A developer may create a homeowners association or similar legal entity to succeed to its responsibilities under this section, so long as such homeowners association is established in such a manner that:

(1)

Provision for the creation of the association or similar entity is made before any lot in the development is sold or any building occupied.

(2)

The association or similar legal entity has clear legal authority to maintain and exercise control over the common areas and facilities that must be maintained under this section.

(3)

The association or similar legal entity has the power to compel contributions from residents of the development to cover their proportionate shares of the costs associated with the maintenance and upkeep of such common areas and facilities.

(Amd. of 5-20-97)

Sec. 12-42. - Watershed protection permit.

(a)

Except where a single-family residence is constructed on a lot deeded prior to the effective date of the watershed ordinance (see section 12-4) or section 12-134, for water supply watersheds designated since the effective date of the watershed ordinance, no building or built-upon area shall be erected, moved, enlarged or structurally altered, nor shall any building permit be issued until a watershed protection permit has been issued by the administrator.

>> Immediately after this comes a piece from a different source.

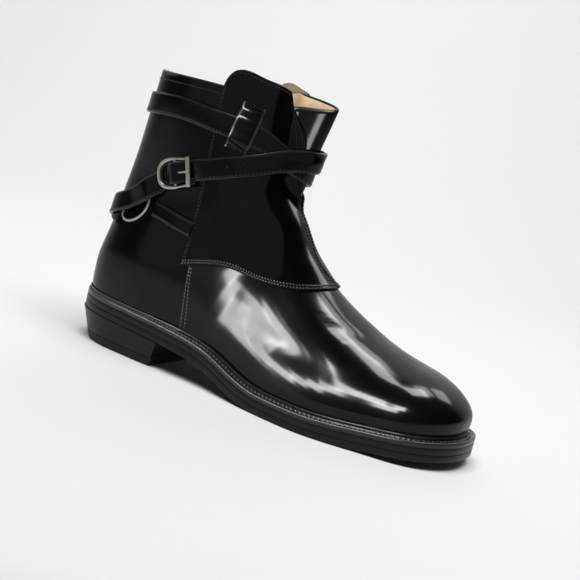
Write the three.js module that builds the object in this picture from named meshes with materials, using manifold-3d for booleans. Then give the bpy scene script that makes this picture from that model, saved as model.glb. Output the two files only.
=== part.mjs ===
// Right ankle boot with a wrap strap, standing on its sole. Lengths in millimetres, angles in degrees.
// +X points to the toe, +Y to the inner side of the foot, +Z up.
import * as THREE from "three";
import { mergeVertices } from "three/addons/utils/BufferGeometryUtils.js";
import Module from "manifold-3d";

const wasm = await Module();
wasm.setup();

// Driving dimensions of the upper
const bootLength = 286; // feather line, heel to toe
const ballWidth = 97;
const instepHeight = 96; // instep above the sole line under it
const shaftHeight = 161.6; // collar above the heel seat
const shaftDepth = 120; // ankle, back to front
const shaftWidth = 66;
const wall = 2.4; // leather with its lining
const panelThickness = 1.7; // front quarters, sewn over the vamp and the back quarter
const clearance = 0.3;

// Driving dimensions of the sole
const heelHeight = 21; // seat above the ball
const outsoleThickness = 5;
const midsoleThickness = 4.3;
const weltThickness = 3.2;
const weltLip = 2.6; // inner lip standing round the upper
const toeSpring = 6;
const weltMargin = 7.5; // sole edge beyond the feather line at the ball
const heelMargin = 2.3;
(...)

No watershed protection permit shall be issued except in conformity with the provisions of this chapter. The watershed protection permit may be incorporated into the zoning permit.

(b)

The application process and other provisions of article III applicable to zoning permits shall also apply to watershed protection permits.

(c)

Prior to issuance of a watershed protection permit, staff may consult with a qualified agency for assistance to determine if the application meets the requirements of this chapter.

(Ord. of 10-3-00; Amd. of 4-1-08, § 10)

Editor's note— An ordinance of October 3, 2000, amended the Code by adding a new § 12-34. In order to prevent duplication of section numbers, the editor has redesignated the new provisions as § 12-42.